To begin with, 5.3 million people--or one in every 39 adults--have lost their voting rights, some permanently, as a result of felony convictions. As with anything connected to the criminal justice system, African Americans are disproportionately affected--one in every eight Black men nationwide can't vote, and in certain Southern states, the proportion is greater than one in four.

Other people are disenfranchised because they were born outside the U.S. According to the last full census in 2000, there were between 30 million and 40 million foreign-born people in the U.S.--more than 20 million of them legal residents, but non-citizens, who are allowed to vote in only a handful of localities.

And that's only to talk about the elected part of the U.S. political system. Most of what people think of as the government is unelected--and barely accountable, if at all, to the "will of the majority."

For example, there are the five justices of the Supreme Court who with their recent decision defied mass popular sentiment for restrictions on corporate political power--none of them ever faced an election. There are the vast bureaucracies that make life-and-death decisions about people's lives.

And looming behind them are the military and police, supposedly answerable to elected representatives, but not in practice.
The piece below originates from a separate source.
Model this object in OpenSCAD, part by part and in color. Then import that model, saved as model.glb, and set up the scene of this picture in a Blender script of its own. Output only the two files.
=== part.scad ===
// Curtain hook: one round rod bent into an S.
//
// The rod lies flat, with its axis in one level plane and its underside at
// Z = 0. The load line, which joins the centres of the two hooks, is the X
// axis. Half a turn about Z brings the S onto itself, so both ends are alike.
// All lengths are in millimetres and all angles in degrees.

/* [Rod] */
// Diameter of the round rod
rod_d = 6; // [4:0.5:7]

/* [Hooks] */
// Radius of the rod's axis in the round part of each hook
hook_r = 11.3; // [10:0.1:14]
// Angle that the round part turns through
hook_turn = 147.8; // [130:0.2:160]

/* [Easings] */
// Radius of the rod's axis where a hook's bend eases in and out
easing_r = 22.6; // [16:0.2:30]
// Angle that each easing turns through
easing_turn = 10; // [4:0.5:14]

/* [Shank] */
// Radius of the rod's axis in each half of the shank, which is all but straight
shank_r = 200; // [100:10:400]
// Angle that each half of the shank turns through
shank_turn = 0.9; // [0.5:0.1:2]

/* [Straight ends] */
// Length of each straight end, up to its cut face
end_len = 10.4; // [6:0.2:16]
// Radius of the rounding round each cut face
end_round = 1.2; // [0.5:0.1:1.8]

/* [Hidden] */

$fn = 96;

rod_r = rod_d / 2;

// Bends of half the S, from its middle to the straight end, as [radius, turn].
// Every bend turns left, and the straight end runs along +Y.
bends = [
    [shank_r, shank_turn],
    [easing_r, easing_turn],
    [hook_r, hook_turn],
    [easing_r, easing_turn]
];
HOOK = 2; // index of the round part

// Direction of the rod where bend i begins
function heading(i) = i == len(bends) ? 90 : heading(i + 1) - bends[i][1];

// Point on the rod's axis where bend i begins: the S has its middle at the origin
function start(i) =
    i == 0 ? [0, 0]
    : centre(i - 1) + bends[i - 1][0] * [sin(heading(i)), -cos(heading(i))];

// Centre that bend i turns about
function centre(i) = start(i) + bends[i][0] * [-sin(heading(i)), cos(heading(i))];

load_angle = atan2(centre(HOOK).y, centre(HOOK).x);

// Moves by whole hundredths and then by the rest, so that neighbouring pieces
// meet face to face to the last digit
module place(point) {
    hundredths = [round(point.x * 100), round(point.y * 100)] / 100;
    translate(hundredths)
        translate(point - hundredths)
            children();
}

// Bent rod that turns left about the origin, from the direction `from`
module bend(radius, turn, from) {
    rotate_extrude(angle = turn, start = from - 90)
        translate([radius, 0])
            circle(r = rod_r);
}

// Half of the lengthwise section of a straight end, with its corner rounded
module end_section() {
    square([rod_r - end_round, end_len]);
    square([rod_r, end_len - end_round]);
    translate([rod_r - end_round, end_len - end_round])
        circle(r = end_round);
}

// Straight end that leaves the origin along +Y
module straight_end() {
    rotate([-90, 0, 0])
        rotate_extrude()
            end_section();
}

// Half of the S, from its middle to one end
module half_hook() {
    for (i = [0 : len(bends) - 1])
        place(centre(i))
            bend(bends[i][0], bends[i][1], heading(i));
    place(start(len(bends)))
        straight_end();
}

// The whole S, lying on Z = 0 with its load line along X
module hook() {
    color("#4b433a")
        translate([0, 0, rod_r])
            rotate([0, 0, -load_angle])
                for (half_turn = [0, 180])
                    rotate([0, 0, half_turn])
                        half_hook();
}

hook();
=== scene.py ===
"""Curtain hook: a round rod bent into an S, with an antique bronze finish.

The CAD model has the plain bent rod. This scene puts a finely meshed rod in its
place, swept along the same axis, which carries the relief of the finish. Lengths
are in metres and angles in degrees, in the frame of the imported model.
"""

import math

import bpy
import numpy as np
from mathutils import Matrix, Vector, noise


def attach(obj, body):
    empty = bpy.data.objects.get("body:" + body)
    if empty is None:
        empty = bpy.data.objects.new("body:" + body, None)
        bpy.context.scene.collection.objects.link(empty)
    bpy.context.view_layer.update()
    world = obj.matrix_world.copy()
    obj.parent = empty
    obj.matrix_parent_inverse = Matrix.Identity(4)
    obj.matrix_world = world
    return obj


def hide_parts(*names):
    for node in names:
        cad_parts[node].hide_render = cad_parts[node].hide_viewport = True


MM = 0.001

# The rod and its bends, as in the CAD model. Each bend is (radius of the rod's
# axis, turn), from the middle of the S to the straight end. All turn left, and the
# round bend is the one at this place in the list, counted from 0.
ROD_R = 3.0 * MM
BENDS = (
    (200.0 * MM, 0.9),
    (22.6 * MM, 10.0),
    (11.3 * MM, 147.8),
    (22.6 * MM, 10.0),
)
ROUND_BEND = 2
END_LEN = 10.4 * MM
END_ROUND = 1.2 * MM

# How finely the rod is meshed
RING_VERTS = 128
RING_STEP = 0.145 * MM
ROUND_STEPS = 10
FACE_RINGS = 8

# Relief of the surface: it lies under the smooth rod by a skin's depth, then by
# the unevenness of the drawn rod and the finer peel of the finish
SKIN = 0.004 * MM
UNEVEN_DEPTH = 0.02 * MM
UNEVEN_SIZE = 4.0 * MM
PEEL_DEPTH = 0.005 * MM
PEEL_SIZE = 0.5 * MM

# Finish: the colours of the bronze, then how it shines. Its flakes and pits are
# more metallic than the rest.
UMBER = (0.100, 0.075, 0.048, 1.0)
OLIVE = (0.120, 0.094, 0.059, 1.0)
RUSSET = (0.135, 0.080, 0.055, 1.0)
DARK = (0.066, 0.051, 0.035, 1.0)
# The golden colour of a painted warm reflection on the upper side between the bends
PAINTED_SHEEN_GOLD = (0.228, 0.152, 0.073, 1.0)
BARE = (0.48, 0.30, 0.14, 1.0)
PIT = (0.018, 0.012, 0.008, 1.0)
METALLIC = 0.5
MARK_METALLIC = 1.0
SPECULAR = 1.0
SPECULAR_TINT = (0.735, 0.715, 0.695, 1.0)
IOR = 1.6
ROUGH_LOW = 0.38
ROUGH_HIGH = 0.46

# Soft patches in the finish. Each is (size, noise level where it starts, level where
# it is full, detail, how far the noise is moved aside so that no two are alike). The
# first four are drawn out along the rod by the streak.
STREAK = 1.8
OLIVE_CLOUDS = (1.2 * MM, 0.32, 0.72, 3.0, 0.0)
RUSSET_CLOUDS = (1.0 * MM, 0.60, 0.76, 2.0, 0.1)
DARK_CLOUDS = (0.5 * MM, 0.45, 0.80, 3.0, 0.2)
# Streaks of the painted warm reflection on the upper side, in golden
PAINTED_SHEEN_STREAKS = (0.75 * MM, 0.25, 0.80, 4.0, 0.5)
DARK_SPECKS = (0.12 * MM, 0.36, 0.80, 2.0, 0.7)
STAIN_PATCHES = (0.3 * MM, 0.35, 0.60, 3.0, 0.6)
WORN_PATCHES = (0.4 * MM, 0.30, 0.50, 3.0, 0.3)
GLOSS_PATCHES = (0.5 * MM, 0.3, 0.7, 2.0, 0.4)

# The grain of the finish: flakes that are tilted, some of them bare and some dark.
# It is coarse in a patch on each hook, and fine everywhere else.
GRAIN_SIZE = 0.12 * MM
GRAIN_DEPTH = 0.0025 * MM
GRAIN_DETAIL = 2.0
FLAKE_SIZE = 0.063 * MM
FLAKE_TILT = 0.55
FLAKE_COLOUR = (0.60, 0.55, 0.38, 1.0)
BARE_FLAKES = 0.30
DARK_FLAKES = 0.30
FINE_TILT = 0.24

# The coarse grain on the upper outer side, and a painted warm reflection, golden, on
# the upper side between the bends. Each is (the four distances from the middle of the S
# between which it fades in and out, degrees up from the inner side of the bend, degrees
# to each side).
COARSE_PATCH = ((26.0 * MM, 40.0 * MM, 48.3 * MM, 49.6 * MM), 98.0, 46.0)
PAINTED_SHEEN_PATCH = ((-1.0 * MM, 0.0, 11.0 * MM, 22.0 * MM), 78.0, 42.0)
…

Many times in different societies through history, capitalism has dispensed with democracy altogether and ruled through the brute force of a military regime.

We're taught that the government is supposed to be neutral--standing above society and making laws that treat everyone equally. But that's not true. Under capitalism, governments are structured to serve the interests of the business and political elite--the ruling class.

Real democracy would give everyone in society a say in our future. But that won't happen under capitalism. We need a socialist society, committed to solidarity and equality, if we're ever going to make democracy a reality.